We know that if the legislature wants to make murder of our children a capital offence, the Jamaican Government has the power to do so. In the same way that the Government made killing a police officer a capital offence, it can also legislate that the killing of our children is a capital offence.

But I for one reject all empty laws. If we pass any law, the law must be enforced. So if the Government legislates that killing our children is a capital offence, the government is duty bound to enforce the law.

EMPTY LAW

It seems to me that in the past some laws were passed to end the argument. To use the Jamaican lingo, "Dem pass de law to done de argument." Laws on corruption and laws to protect children come to mind.

The slaughter of our children is too important to pass a law just to done the argument and to turn around and say, for example, the British Privy Council in England prevents us from acting on the law.

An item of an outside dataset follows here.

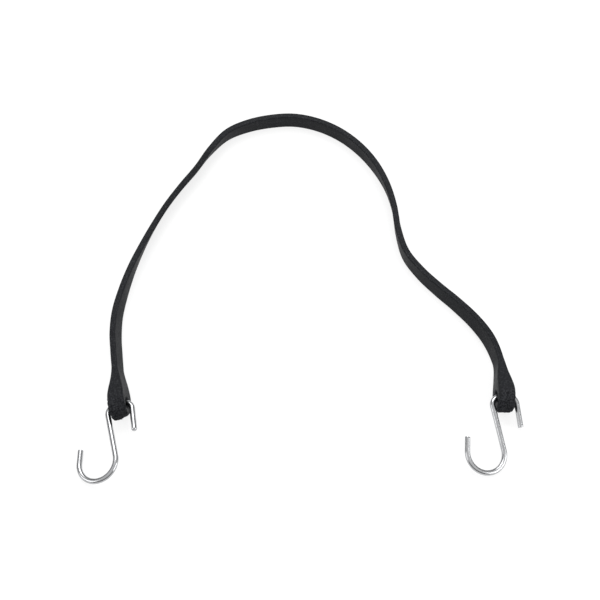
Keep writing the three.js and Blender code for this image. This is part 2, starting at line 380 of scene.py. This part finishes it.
def face_columns(reach):
    return [reach * (2 * step / FACE_COLUMNS - 1) for step in range(FACE_COLUMNS + 1)]


def section_loop(width, thickness, corner, ridge):
    """The closed outline of a section, as places across the width and across the thickness."""
    reach = width - corner
    columns = face_columns(reach)
    edge = edge_profile(thickness, corner, ridge)
    loop = [(across, thickness) for across in columns[:-1]]
    loop += [(reach + out, across) for out, across in edge[:-1]]
    loop += [(across, -thickness) for across in reversed(columns[1:])]
    loop += [(-reach - out, across) for out, across in reversed(edge[1:])]
    return loop


def ridge_height(along):
    """The parting line stands a little higher in one place than in another."""
    variation = noise_at(along * RIDGE_WAVES_PER_METRE, NOISE_MIDDLE, NOISE_MIDDLE)
    return RIDGE_HEIGHT * (1 + RIDGE_VARIATION * variation)


class MeshBuilder:
    """Collects points and faces, and makes them into one welded mesh object."""

    def __init__(self):
        self.points = []
        self.faces = []

    def grid(self, rows, close_rows=False):
        """Faces between rows of points. close_rows joins the ends of each row."""
        first = len(self.points)
        width = len(rows[0])
        for row in rows:
            self.points.extend(row)
        for row in range(len(rows) - 1):
            for column in range(width if close_rows else width - 1):
                here = first + row * width + column
                beside = first + row * width + (column + 1) % width
                self.faces.append((here, beside, beside + width, here + width))

    def cap(self, row):
        first = len(self.points)
        self.points.extend(row)
        self.faces.append(tuple(range(first, first + len(row))))

    def build(self, name, material):
        mesh = bpy.data.meshes.new(name)
        mesh.from_pydata([tuple(map(float, point)) for point in self.points], [], self.faces)
        welded = bmesh.new()
        welded.from_mesh(mesh)
        bmesh.ops.remove_doubles(welded, verts=welded.verts[:], dist=WELD_DISTANCE)
        bmesh.ops.recalc_face_normals(welded, faces=welded.faces[:])
        for face in welded.faces:
            face.smooth = True
        for edge in welded.edges:
            edge.smooth = edge.calc_face_angle(0) < SHARP_ANGLE
        welded.to_mesh(mesh)
        welded.free()
        mesh.materials.append(material)
        piece = bpy.data.objects.new(name, mesh)
        bpy.context.scene.collection.objects.link(piece)
        return piece


def place_section(points, middle, face, rise):
    return [middle + rise * across_width + face * across for across_width, across in points]


def band_stations(route):
    start, end = LUG_TAPER_LENGTH, route.length - LUG_TAPER_LENGTH
    return np.linspace(start, end, round((end - start) / BAND_STEP) + 1)


def make_band(route, material):
    along = band_stations(route)
    middles, _, faces, rises = route.frames(along)
    rings = []
    for place, middle, face, rise in zip(along, middles, faces, rises):
        loop = section_loop(band_half_width, band_half_thickness, BAND_CORNER_RADIUS, ridge_height(place))
        rings.append(place_section(loop, middle, face, rise))
    builder = MeshBuilder()
    builder.grid(rings, close_rows=True)
    builder.cap(rings[0])
    builder.cap(rings[-1])
    return builder.build("strap_band", material), middles


def face_height(x, y):
    """How far a lug's wide face lies from its middle plane, at x from the bore and y across."""
    taper = lug_half_thickness - half_thickness(max(x, 0))
    inside_mouth = bore_radius + BORE_MOUTH_RADIUS - math.hypot(x, y)
    rounding = min(max(inside_mouth, 0), BORE_MOUTH_RADIUS)
    mouth = BORE_MOUTH_RADIUS - math.sqrt(BORE_MOUTH_RADIUS ** 2 - rounding ** 2)
    return lug_half_thickness - (taper ** MEET_POWER + mouth ** MEET_POWER) ** (1 / MEET_POWER)


def wear_share(x, y):
    """The wear at a lug's point: none near the bore and the band, and all of it at the round end."""
    from_bore = (math.hypot(x, y) - WEAR_START) / WEAR_RAMP
    from_band = (WEAR_RAMP - x) / (2 * WEAR_RAMP)
    return float(smooth_share(from_bore) * smooth_share(from_band))


def worn(x, y, across, seed, trim):
    """A lug's point moved by the unevenness of its round end, which was trimmed by hand.

    trim is how far the end was cut back at the inner wide face. The cut runs out at the other face.
    """
    share = wear_share(x, y)
    if not share:
        return x, y, across
    reach = math.hypot(x, y)
    face_share = across / lug_half_thickness
    lump_noise = noise_at(x / LUMP_SPACING + seed, y / LUMP_SPACING, across / LUMP_SPACING)
    lump = LUMP_HEIGHT * share * (lump_noise - LUMP_LEVEL)
    pit_noise = noise_at(x / PIT_SPACING - seed, y / PIT_SPACING, across / PIT_SPACING)
    pit = PIT_DEPTH * share * min(pit_noise, PIT_RIM)
    cut = trim * float(
        smooth_share((reach - WEAR_START) / TRIM_RAMP)
        * smooth_share((TRIM_END_START - x) / TRIM_END_RAMP)
        * np.clip((face_share - TRIM_FACE_START) / (1 - TRIM_FACE_START), 0, 1))
    scale = 1 + (lump + pit - cut) / reach
    across_move = face_share ** FACE_PIT_POWER * pit + FACE_LUMP_SHARE * face_share * lump
    return x * scale, y * scale, across + across_move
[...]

So I do not support the Govern-ment passing another empty law. If we pass the law to execute people who kill our children, we must execute those who are convicted of killing our children. And the justice system must ensure that those who are convicted are indeed guilty.

Moreover, justice must be swift and sure as it makes no sense to pass the law, catch and convict the criminal, pass the sentence and then have the criminal live out his natural life at taxpayer's expense or worse still, the criminal escapes the justice system and creates further mayhem in society.

So the time for dithering and hand wringing and pontificating is long past. We pass that long time. The time for action is now. Passing laws is never enough. Laws require enforcement. Enforcement requires that every man, woman and child demand that our government do what's right for our society and do it now. To do otherwise is to further imperil all of us.

Remarks by Kay Osborne, general manager, Television Jamaica at the recent press launch of the Shanika Anderson Foundation's Benefit. Six-year-old Shanika was abducted from the Coronation Market on April 31, 2005. Her sodomised and sexually assaulted body was discovered in Rae Town the next day.